• Supplied data
====
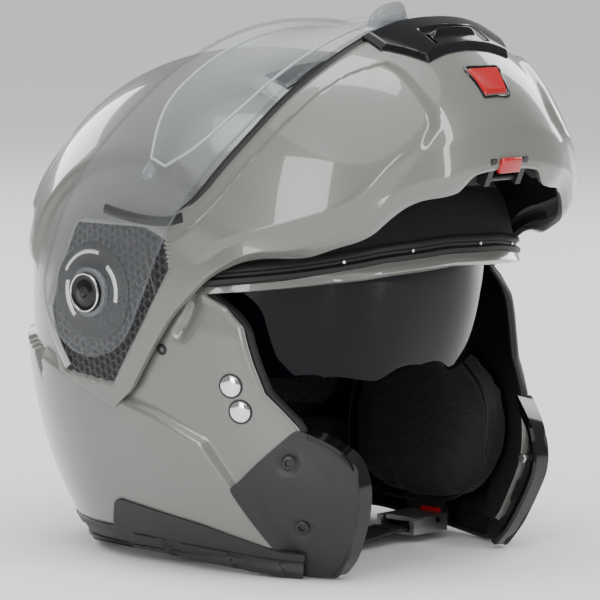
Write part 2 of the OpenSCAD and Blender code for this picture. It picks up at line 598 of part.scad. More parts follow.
module buckle_lever() {
    color("#c9cacc") translate([buckle[0] + 6, buckle[1], buckle[2] + 2]) rotate([-90, 0, 0]) difference() {
        union() {
            translate([0, 0, -9]) cylinder(h = 18, r = 3, $fn = 36);
            translate([-17, -2.6, -9]) cube([17, 2.4, 18]);
        }
        translate([0, 0, -10]) cylinder(h = 20, r = 1.5 + fit, $fn = 24);
    }
}
module buckle_tab() {
    color("#d3121e") translate([buckle[0] + 14.3, buckle[1] - 6, buckle[2] + 3.4]) cube([2.4, 12, 3]);
}
outer_shell();
foam_liner();
foam_crown();
comfort_liner();
cheek_pad_left();
cheek_pad_right();
neck_roll();
brow_gasket();
port_trim();
wing_cover_left();
wing_cover_right();
lock_plates();
lock_strikers();
bottom_trim();
strap_rivets();
wing_screws();
side_screws();
top_vent_base();
top_vent_slider();
rear_spoiler();
rear_extractor();
hinge_carriers();
hinge_rails();
sun_visor_pins();
comm_cover();
sun_visor_slider();
chin_bar();
chin_bushes();
chin_liner();
side_plate_left();
side_plate_right();
side_slots();
chin_vent_base();
chin_vent_slider();
release_button();
release_lever();
lever_pin();
lock_hook_left();
lock_hook_right();
hook_pins();
visor_posts();
visor_ratchets();
pivot_caps();
visor();
visor_bushes();
visor_seal();
fog_lens();
fog_pins();
sun_visor();
sun_visor_ears();
strap_left();
strap_right();
buckle_body();
buckle_pin();
buckle_lever();
buckle_tab();
strap_tongue();
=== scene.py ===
import math

import bmesh
import bpy
from mathutils import Matrix, Vector
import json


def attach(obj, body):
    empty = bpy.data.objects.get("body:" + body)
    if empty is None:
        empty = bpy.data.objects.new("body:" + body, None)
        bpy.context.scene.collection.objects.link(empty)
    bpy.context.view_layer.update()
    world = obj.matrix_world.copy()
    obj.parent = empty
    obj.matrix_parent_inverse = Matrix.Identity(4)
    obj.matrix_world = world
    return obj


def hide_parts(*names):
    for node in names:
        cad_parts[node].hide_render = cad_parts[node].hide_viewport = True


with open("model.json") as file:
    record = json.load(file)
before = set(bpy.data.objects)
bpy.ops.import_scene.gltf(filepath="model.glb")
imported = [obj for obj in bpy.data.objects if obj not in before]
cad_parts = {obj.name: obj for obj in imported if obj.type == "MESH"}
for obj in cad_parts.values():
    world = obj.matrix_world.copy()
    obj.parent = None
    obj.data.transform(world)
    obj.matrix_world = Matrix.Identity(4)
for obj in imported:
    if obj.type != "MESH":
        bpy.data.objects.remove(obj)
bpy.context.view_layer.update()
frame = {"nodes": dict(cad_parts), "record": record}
MM = 0.001

# Camera: a long lens a little above the brow, looking at the wearer's right cheek.
TURN, TILT, ROLL = math.radians(48.4), math.radians(6.6), math.radians(0.55)
DISTANCE = 2.2
back = Vector((-math.sin(TURN) * math.cos(TILT), -math.cos(TURN) * math.cos(TILT), math.sin(TILT)))
level = Vector((math.cos(TURN), -math.sin(TURN), 0))
upward = back.cross(level)
across = level * math.cos(ROLL) + upward * math.sin(ROLL)
upright = upward * math.cos(ROLL) - level * math.sin(ROLL)
spot = Vector((0, -0.020, 0.150)) + level * 0.0057 - upward * 0.0198
lens = bpy.data.cameras.new("camera")
lens.lens, lens.sensor_width, lens.clip_start, lens.clip_end = 248.0, 36.0, 0.05, 50.0
camera = bpy.data.objects.new("camera", lens)
camera.matrix_world = Matrix((across, upright, back)).transposed().to_4x4()
camera.location = spot + back * DISTANCE
bpy.context.scene.collection.objects.link(camera)
bpy.context.scene.camera = camera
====
• Exercise instructions
Output all of the data again, exactly.

• Reply
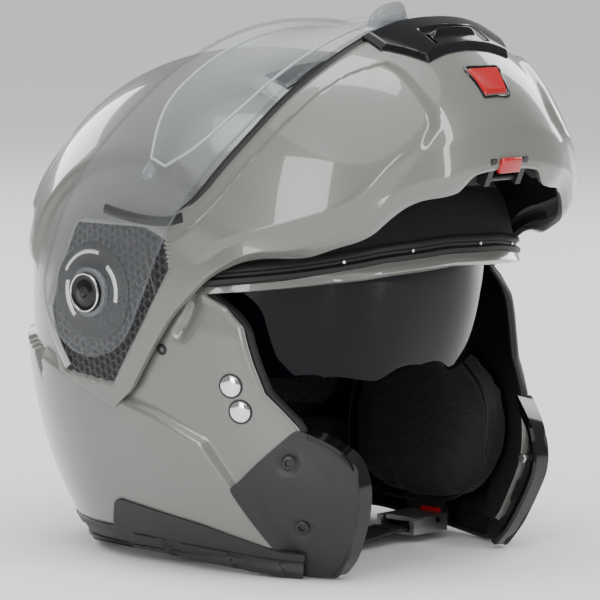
Write part 2 of the OpenSCAD and Blender code for this picture. It picks up at line 598 of part.scad. More parts follow.
module buckle_lever() {
    color("#c9cacc") translate([buckle[0] + 6, buckle[1], buckle[2] + 2]) rotate([-90, 0, 0]) difference() {
        union() {
            translate([0, 0, -9]) cylinder(h = 18, r = 3, $fn = 36);
            translate([-17, -2.6, -9]) cube([17, 2.4, 18]);
        }
        translate([0, 0, -10]) cylinder(h = 20, r = 1.5 + fit, $fn = 24);
    }
}
module buckle_tab() {
    color("#d3121e") translate([buckle[0] + 14.3, buckle[1] - 6, buckle[2] + 3.4]) cube([2.4, 12, 3]);
}
outer_shell();
foam_liner();
foam_crown();
comfort_liner();
cheek_pad_left();
cheek_pad_right();
neck_roll();
brow_gasket();
port_trim();
wing_cover_left();
wing_cover_right();
lock_plates();
lock_strikers();
bottom_trim();
strap_rivets();
wing_screws();
side_screws();
top_vent_base();
top_vent_slider();
rear_spoiler();
rear_extractor();
hinge_carriers();
hinge_rails();
sun_visor_pins();
comm_cover();
sun_visor_slider();
chin_bar();
chin_bushes();
chin_liner();
side_plate_left();
side_plate_right();
side_slots();
chin_vent_base();
chin_vent_slider();
release_button();
release_lever();
lever_pin();
lock_hook_left();
lock_hook_right();
hook_pins();
visor_posts();
visor_ratchets();
pivot_caps();
visor();
visor_bushes();
visor_seal();
fog_lens();
fog_pins();
sun_visor();
sun_visor_ears();
strap_left();
strap_right();
buckle_body();
buckle_pin();
buckle_lever();
buckle_tab();
strap_tongue();
=== scene.py ===
import math

import bmesh
import bpy
from mathutils import Matrix, Vector
import json


def attach(obj, body):
    empty = bpy.data.objects.get("body:" + body)
    if empty is None:
        empty = bpy.data.objects.new("body:" + body, None)
        bpy.context.scene.collection.objects.link(empty)
    bpy.context.view_layer.update()
    world = obj.matrix_world.copy()
    obj.parent = empty
    obj.matrix_parent_inverse = Matrix.Identity(4)
    obj.matrix_world = world
    return obj


def hide_parts(*names):
    for node in names:
        cad_parts[node].hide_render = cad_parts[node].hide_viewport = True


with open("model.json") as file:
    record = json.load(file)
before = set(bpy.data.objects)
bpy.ops.import_scene.gltf(filepath="model.glb")
imported = [obj for obj in bpy.data.objects if obj not in before]
cad_parts = {obj.name: obj for obj in imported if obj.type == "MESH"}
for obj in cad_parts.values():
    world = obj.matrix_world.copy()
    obj.parent = None
    obj.data.transform(world)
    obj.matrix_world = Matrix.Identity(4)
for obj in imported:
    if obj.type != "MESH":
        bpy.data.objects.remove(obj)
bpy.context.view_layer.update()
frame = {"nodes": dict(cad_parts), "record": record}
MM = 0.001

# Camera: a long lens a little above the brow, looking at the wearer's right cheek.
TURN, TILT, ROLL = math.radians(48.4), math.radians(6.6), math.radians(0.55)
DISTANCE = 2.2
back = Vector((-math.sin(TURN) * math.cos(TILT), -math.cos(TURN) * math.cos(TILT), math.sin(TILT)))
level = Vector((math.cos(TURN), -math.sin(TURN), 0))
upward = back.cross(level)
across = level * math.cos(ROLL) + upward * math.sin(ROLL)
upright = upward * math.cos(ROLL) - level * math.sin(ROLL)
spot = Vector((0, -0.020, 0.150)) + level * 0.0057 - upward * 0.0198
lens = bpy.data.cameras.new("camera")
lens.lens, lens.sensor_width, lens.clip_start, lens.clip_end = 248.0, 36.0, 0.05, 50.0
camera = bpy.data.objects.new("camera", lens)
camera.matrix_world = Matrix((across, upright, back)).transposed().to_4x4()
camera.location = spot + back * DISTANCE
bpy.context.scene.collection.objects.link(camera)
bpy.context.scene.camera = camera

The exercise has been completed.